Un soldato inserito in un contesto gerarchico preciso, strutturato, disciplinato, che sarà ben addestrato e sperabilmente ben equipaggiato, sarà altamente motivato. È e sarà un'ARMA PRONTA e MICIDIALE, un ASSET STRATEGICO, oltre che una PERSONA PREZIOSA e un VALORE UMANO INESTIMABILE DURANTE e DOPO il suo servizio, in quella che si chiama NAZIONE (che per chi non se ne fosse ancora accorto è cosa diversa da una tribù).
Lasciamo il nonnismo ai nonni e ai bisnonni, appunto, e consegniamolo alla storia (spesso nient'affatto gloriosa) definitivamente. Voltiamo una volta per tutte pagina.
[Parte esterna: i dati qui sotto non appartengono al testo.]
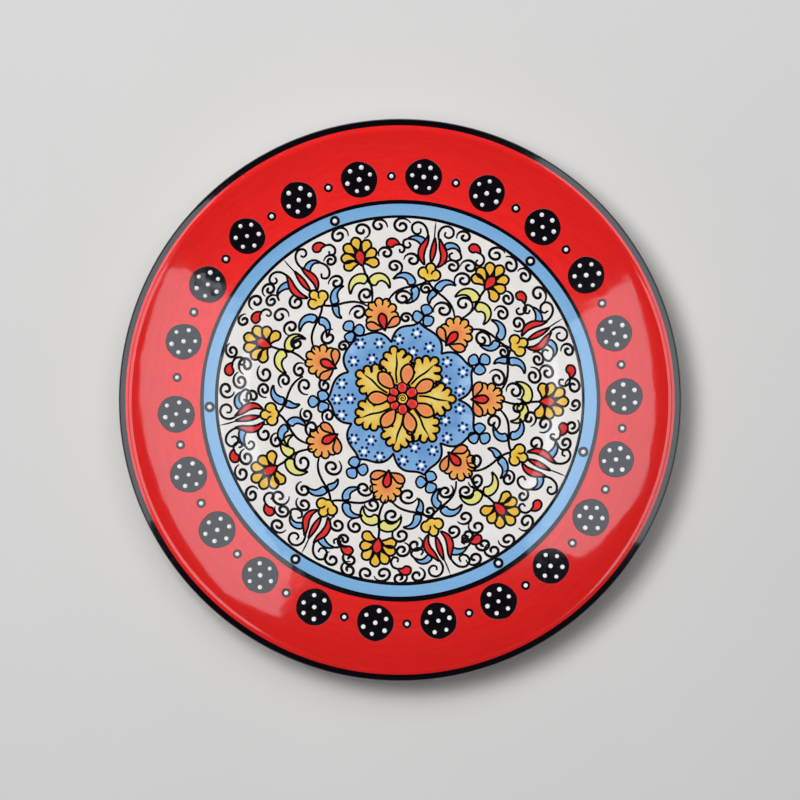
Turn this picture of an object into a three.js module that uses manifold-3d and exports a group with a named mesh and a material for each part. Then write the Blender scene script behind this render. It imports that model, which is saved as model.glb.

Luca: il nonno come educatore, non prevaricatore
Nonnismo… Il primo mattone della gerarchia militare, quello che dovrebbe creare il primo "essere" di un soldato. Purtroppo, strumento formativo mal utilizzato, nell'isteria totale di un mondo folle; personalmente lo reprimerei all'istante. È troppo facile scivolare, scaricare le proprie frustrazioni su dei poveri novellini. I soldati sono comunque degli uomini, quando escono dalle caserme si trovano in un mondo esasperato che cambia troppo velocemente, questa società non può più gestire il nonnismo perlomeno come era una volta, non si possono più umiliare delle vite perché fuori è peggio. Il nonnismo non può più esistere come lo conosciamo, dovrebbe tramutarsi in uno strumento motivazionale, dove il nonno deve "allevare" nel vero senso della parola la recluta, deve fare il nonno nel senso paternale del termine; a spremerlo devono pensarci i sottufficiali e ad "affilarlo" gli ufficiali, utopia o sogno del passato? Di sicuro non ho mai visto rincoglioniti diventare dei fenomeni grazie all'ignorante arroganza dei nonni; al contrario caricare, aiutare e sostenere un rincoglionito evita almeno che non ti spari addosso.